** begin Dataset content **

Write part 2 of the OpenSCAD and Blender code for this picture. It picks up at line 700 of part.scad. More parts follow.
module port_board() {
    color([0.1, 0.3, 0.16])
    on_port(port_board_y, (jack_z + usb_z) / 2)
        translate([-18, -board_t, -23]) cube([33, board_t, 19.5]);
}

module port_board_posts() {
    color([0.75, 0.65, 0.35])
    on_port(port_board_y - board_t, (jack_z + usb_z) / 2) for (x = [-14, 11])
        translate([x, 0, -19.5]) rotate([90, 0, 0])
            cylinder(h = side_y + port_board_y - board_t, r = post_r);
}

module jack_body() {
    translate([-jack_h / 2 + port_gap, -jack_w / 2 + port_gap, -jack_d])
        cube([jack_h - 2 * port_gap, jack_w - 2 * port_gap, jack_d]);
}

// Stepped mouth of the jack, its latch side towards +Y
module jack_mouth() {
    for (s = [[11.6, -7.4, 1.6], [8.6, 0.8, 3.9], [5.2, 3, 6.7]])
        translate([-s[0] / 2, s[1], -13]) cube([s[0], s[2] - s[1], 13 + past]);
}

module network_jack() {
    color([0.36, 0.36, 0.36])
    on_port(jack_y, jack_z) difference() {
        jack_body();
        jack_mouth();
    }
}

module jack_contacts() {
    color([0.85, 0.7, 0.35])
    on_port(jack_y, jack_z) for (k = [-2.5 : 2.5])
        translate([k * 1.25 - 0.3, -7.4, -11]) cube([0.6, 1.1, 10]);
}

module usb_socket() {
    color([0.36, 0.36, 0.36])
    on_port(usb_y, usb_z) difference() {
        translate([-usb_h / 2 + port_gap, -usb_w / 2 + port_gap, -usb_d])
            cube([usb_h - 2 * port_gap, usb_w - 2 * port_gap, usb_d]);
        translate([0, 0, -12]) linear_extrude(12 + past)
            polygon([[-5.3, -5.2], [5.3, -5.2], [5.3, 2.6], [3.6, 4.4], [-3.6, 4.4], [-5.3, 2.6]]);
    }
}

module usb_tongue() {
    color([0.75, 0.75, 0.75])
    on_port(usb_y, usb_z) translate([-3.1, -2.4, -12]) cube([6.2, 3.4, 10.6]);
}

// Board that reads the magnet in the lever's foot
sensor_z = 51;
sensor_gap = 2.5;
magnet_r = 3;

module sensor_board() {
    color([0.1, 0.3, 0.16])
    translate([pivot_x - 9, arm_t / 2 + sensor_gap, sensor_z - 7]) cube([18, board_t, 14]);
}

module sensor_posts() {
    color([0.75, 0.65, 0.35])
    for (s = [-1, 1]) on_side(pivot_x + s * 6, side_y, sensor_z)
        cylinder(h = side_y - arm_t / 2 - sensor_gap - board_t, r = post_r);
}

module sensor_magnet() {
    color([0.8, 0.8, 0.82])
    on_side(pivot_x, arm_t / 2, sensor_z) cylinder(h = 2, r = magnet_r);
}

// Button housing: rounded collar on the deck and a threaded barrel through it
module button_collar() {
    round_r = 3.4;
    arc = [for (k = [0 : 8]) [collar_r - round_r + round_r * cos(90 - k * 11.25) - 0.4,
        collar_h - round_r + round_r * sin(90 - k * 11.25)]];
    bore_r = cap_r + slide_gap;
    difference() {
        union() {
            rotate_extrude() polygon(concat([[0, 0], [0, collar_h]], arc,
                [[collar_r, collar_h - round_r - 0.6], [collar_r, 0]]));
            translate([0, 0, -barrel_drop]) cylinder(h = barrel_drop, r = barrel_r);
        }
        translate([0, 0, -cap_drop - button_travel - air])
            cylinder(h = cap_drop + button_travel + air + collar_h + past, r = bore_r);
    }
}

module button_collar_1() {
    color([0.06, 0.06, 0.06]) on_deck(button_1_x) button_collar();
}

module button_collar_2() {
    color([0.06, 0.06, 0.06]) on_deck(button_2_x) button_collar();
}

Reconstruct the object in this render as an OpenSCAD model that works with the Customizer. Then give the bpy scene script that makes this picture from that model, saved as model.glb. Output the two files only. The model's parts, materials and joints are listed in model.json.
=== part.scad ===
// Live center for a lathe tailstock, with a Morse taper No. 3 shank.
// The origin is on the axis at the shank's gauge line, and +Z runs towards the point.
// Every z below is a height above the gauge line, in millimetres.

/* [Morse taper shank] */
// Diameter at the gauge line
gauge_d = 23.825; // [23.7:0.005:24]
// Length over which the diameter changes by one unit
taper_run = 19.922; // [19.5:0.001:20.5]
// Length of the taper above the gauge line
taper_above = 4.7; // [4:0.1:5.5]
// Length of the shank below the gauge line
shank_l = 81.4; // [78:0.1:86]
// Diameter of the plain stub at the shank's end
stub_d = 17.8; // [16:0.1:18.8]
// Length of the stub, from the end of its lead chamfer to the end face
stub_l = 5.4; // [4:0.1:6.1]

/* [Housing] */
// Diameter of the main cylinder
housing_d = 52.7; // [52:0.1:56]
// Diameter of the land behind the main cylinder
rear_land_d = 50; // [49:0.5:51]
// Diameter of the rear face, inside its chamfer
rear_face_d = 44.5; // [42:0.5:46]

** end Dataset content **

Extract, verbatim, the lines from the one containing "Reconstruct the object" through the last line of the listing above.

» **Result of this task**
Reconstruct the object in this render as an OpenSCAD model that works with the Customizer. Then give the bpy scene script that makes this picture from that model, saved as model.glb. Output the two files only. The model's parts, materials and joints are listed in model.json.
=== part.scad ===
// Live center for a lathe tailstock, with a Morse taper No. 3 shank.
// The origin is on the axis at the shank's gauge line, and +Z runs towards the point.
// Every z below is a height above the gauge line, in millimetres.

/* [Morse taper shank] */
// Diameter at the gauge line
gauge_d = 23.825; // [23.7:0.005:24]
// Length over which the diameter changes by one unit
taper_run = 19.922; // [19.5:0.001:20.5]
// Length of the taper above the gauge line
taper_above = 4.7; // [4:0.1:5.5]
// Length of the shank below the gauge line
shank_l = 81.4; // [78:0.1:86]
// Diameter of the plain stub at the shank's end
stub_d = 17.8; // [16:0.1:18.8]
// Length of the stub, from the end of its lead chamfer to the end face
stub_l = 5.4; // [4:0.1:6.1]

/* [Housing] */
// Diameter of the main cylinder
housing_d = 52.7; // [52:0.1:56]
// Diameter of the land behind the main cylinder
rear_land_d = 50; // [49:0.5:51]
// Diameter of the rear face, inside its chamfer
rear_face_d = 44.5; // [42:0.5:46]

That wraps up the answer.